3 number of a function

[nhrock3]

3)
$$q:R^{3}->R$$ is defined by $$q(x,y,z)=4(xy+yz+zx)$$
find the minimal $$M\in R$$ so $$q(x,y,z)\leq M(x^{2}+y^{2}+z^{2})$$
?
why in the solution the calculate the caracteristic polinomial
?
why if (t+2) is in power 2 then we have -2 in two members of
the formula q(v) ??
our polinomial doesn't separated into different lenear member
so in order to find its jordan form we need to find the minimal polinomial
etc..
but in the solution they said it straight forward why??
why did they coose in the end to put eigen vaule iside?
why its minimal?
we could put a vector which not is 0.5
?
is it true that the as the eigen vectors would diagonolise A
so is their orthonormal basis whould show Q as in sum of squares
correct?

 

[susskind_leon]

You want your bilinear form $B(x,y,z)\equiv M(x^2+y^2+z^2)-q(x,y,z)$ to be positive definite. This is equivalent to all eigenvalues being positive. Therefore you need the characteristic polynomial.

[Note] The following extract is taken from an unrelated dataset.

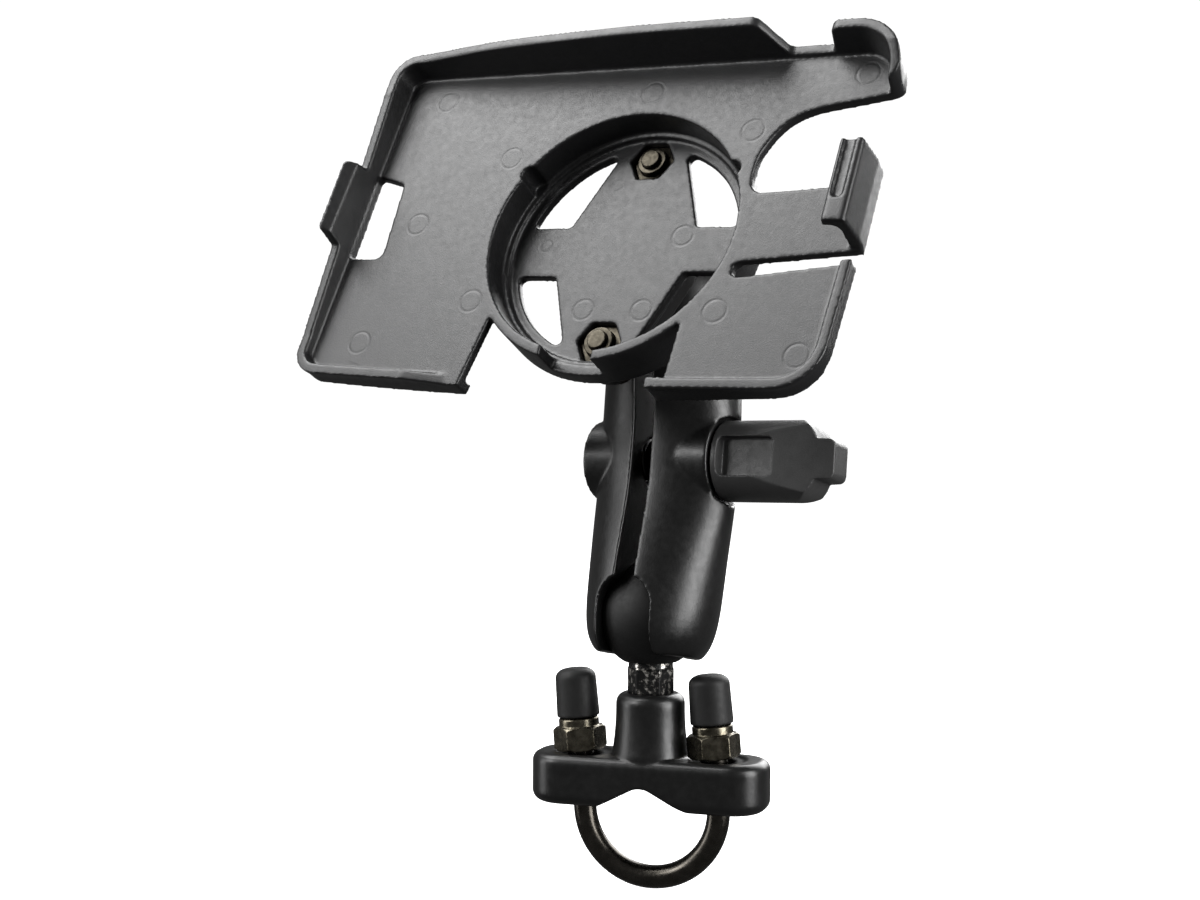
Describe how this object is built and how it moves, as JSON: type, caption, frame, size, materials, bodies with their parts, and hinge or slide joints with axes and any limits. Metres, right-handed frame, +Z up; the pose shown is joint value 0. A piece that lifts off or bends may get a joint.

So you actually need to compute
$$P(\lambda)=|B-\lambda id_3|$$
B is given by
$$\begin{pmatrix} M & -2 & -2\\ -2 & M & -2 \\ -2 & -2& M \end{pmatrix}$$
So, you compute the characteristic polynomial of
$$\begin{pmatrix} M-\lambda & -2 & -2\\ -2 & M-\lambda & -2 \\ -2 & -2& M-\lambda \end{pmatrix}$$
Now, let's call $t\equiv M-\lambda$
Then you get the characteristic polynomial
$$(t-4)(t+2)^2$$
which has solutions $t=4,t=-2$, which means
$$\lambda=M-4, \lambda=M+2$$
Now, you go figure out for which M all eigenvalues are positive ;)

 

[Mark44]

nhrock,
The image in your first post (at http://i42.tinypic.com/2a8hlpg.png) was way too large, and had a huge amount of whitespace at the bottom. Please edit the image using Paint or another image editing tool so that it is no larger than about 1200 x 800 pixels.